_WORK TO DO_: Extract each line of the data and write it out again exactly.

## BEGIN

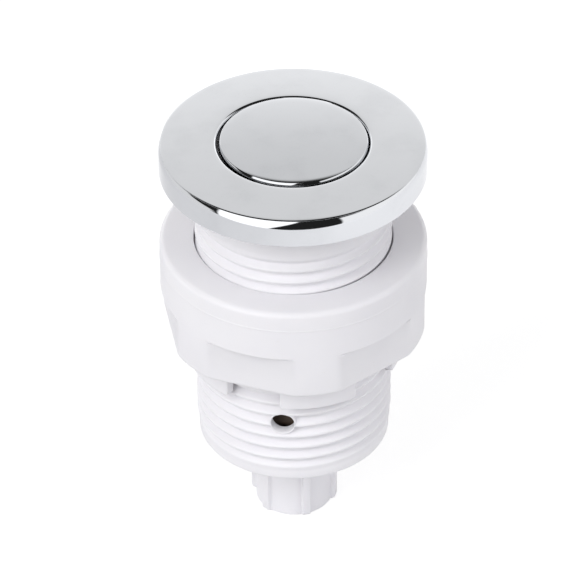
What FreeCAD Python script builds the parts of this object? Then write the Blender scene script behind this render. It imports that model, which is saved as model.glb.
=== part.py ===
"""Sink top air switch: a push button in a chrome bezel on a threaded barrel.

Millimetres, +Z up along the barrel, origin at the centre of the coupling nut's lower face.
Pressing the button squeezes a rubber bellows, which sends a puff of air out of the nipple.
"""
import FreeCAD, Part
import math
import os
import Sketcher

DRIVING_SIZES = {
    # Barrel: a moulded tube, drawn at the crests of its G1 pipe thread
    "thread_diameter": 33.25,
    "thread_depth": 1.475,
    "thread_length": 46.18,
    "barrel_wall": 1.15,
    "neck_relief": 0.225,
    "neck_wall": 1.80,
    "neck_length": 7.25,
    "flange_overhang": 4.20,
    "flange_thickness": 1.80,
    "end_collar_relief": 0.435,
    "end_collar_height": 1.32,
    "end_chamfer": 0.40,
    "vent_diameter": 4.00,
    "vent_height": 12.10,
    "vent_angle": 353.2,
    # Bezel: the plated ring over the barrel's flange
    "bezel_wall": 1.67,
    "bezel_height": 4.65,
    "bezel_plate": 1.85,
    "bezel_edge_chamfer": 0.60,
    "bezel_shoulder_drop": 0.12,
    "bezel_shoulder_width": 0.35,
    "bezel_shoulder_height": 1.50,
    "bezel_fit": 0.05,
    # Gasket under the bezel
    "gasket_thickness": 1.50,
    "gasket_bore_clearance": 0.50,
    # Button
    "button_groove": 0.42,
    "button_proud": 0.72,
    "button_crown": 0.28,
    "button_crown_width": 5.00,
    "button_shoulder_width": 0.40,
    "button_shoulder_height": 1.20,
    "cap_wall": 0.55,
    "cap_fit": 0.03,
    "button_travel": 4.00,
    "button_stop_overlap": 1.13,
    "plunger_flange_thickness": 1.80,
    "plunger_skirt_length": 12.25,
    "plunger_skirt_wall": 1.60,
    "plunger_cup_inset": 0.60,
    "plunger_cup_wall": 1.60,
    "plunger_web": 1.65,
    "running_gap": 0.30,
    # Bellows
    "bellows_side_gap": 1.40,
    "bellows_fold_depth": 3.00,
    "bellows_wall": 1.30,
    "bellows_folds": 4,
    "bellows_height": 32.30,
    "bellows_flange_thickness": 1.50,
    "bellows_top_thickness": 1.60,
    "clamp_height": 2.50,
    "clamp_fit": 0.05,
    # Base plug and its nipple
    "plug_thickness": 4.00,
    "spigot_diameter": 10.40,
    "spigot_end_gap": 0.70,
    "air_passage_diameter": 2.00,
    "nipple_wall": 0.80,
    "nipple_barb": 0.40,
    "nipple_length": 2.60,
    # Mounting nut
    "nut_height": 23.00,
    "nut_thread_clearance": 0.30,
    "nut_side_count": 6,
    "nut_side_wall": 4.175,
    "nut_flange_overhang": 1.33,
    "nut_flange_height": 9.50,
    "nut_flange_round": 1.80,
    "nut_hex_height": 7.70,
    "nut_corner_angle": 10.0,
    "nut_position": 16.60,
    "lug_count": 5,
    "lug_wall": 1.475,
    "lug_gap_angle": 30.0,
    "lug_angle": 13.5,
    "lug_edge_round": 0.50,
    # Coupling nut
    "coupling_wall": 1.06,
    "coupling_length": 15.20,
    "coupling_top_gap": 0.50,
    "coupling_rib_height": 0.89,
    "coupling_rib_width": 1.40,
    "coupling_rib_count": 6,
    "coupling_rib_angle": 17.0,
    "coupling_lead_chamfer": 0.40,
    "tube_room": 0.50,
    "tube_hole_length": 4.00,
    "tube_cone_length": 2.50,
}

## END

_SOLUTION_:
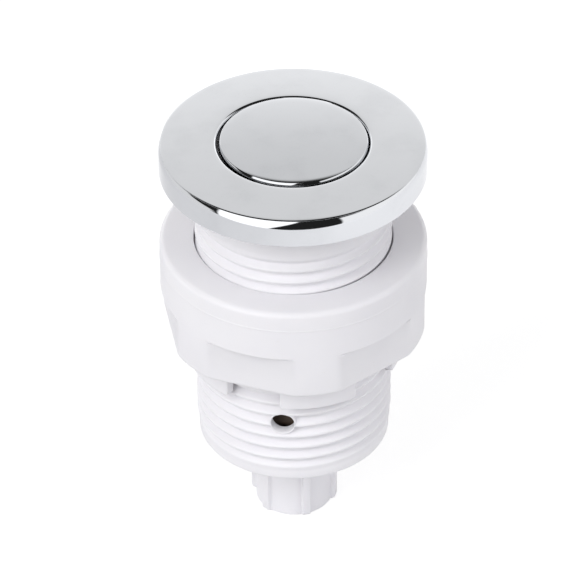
What FreeCAD Python script builds the parts of this object? Then write the Blender scene script behind this render. It imports that model, which is saved as model.glb.
=== part.py ===
"""Sink top air switch: a push button in a chrome bezel on a threaded barrel.

Millimetres, +Z up along the barrel, origin at the centre of the coupling nut's lower face.
Pressing the button squeezes a rubber bellows, which sends a puff of air out of the nipple.
"""
import FreeCAD, Part
import math
import os
import Sketcher

DRIVING_SIZES = {
    # Barrel: a moulded tube, drawn at the crests of its G1 pipe thread
    "thread_diameter": 33.25,
    "thread_depth": 1.475,
    "thread_length": 46.18,
    "barrel_wall": 1.15,
    "neck_relief": 0.225,
    "neck_wall": 1.80,
    "neck_length": 7.25,
    "flange_overhang": 4.20,
    "flange_thickness": 1.80,
    "end_collar_relief": 0.435,
    "end_collar_height": 1.32,
    "end_chamfer": 0.40,
    "vent_diameter": 4.00,
    "vent_height": 12.10,
    "vent_angle": 353.2,
    # Bezel: the plated ring over the barrel's flange
    "bezel_wall": 1.67,
    "bezel_height": 4.65,
    "bezel_plate": 1.85,
    "bezel_edge_chamfer": 0.60,
    "bezel_shoulder_drop": 0.12,
    "bezel_shoulder_width": 0.35,
    "bezel_shoulder_height": 1.50,
    "bezel_fit": 0.05,
    # Gasket under the bezel
    "gasket_thickness": 1.50,
    "gasket_bore_clearance": 0.50,
    # Button
    "button_groove": 0.42,
    "button_proud": 0.72,
    "button_crown": 0.28,
    "button_crown_width": 5.00,
    "button_shoulder_width": 0.40,
    "button_shoulder_height": 1.20,
    "cap_wall": 0.55,
    "cap_fit": 0.03,
    "button_travel": 4.00,
    "button_stop_overlap": 1.13,
    "plunger_flange_thickness": 1.80,
    "plunger_skirt_length": 12.25,
    "plunger_skirt_wall": 1.60,
    "plunger_cup_inset": 0.60,
    "plunger_cup_wall": 1.60,
    "plunger_web": 1.65,
    "running_gap": 0.30,
    # Bellows
    "bellows_side_gap": 1.40,
    "bellows_fold_depth": 3.00,
    "bellows_wall": 1.30,
    "bellows_folds": 4,
    "bellows_height": 32.30,
    "bellows_flange_thickness": 1.50,
    "bellows_top_thickness": 1.60,
    "clamp_height": 2.50,
    "clamp_fit": 0.05,
    # Base plug and its nipple
    "plug_thickness": 4.00,
    "spigot_diameter": 10.40,
    "spigot_end_gap": 0.70,
    "air_passage_diameter": 2.00,
    "nipple_wall": 0.80,
    "nipple_barb": 0.40,
    "nipple_length": 2.60,
    # Mounting nut
    "nut_height": 23.00,
    "nut_thread_clearance": 0.30,
    "nut_side_count": 6,
    "nut_side_wall": 4.175,
    "nut_flange_overhang": 1.33,
    "nut_flange_height": 9.50,
    "nut_flange_round": 1.80,
    "nut_hex_height": 7.70,
    "nut_corner_angle": 10.0,
    "nut_position": 16.60,
    "lug_count": 5,
    "lug_wall": 1.475,
    "lug_gap_angle": 30.0,
    "lug_angle": 13.5,
    "lug_edge_round": 0.50,
    # Coupling nut
    "coupling_wall": 1.06,
    "coupling_length": 15.20,
    "coupling_top_gap": 0.50,
    "coupling_rib_height": 0.89,
    "coupling_rib_width": 1.40,
    "coupling_rib_count": 6,
    "coupling_rib_angle": 17.0,
    "coupling_lead_chamfer": 0.40,
    "tube_room": 0.50,
    "tube_hole_length": 4.00,
    "tube_cone_length": 2.50,
}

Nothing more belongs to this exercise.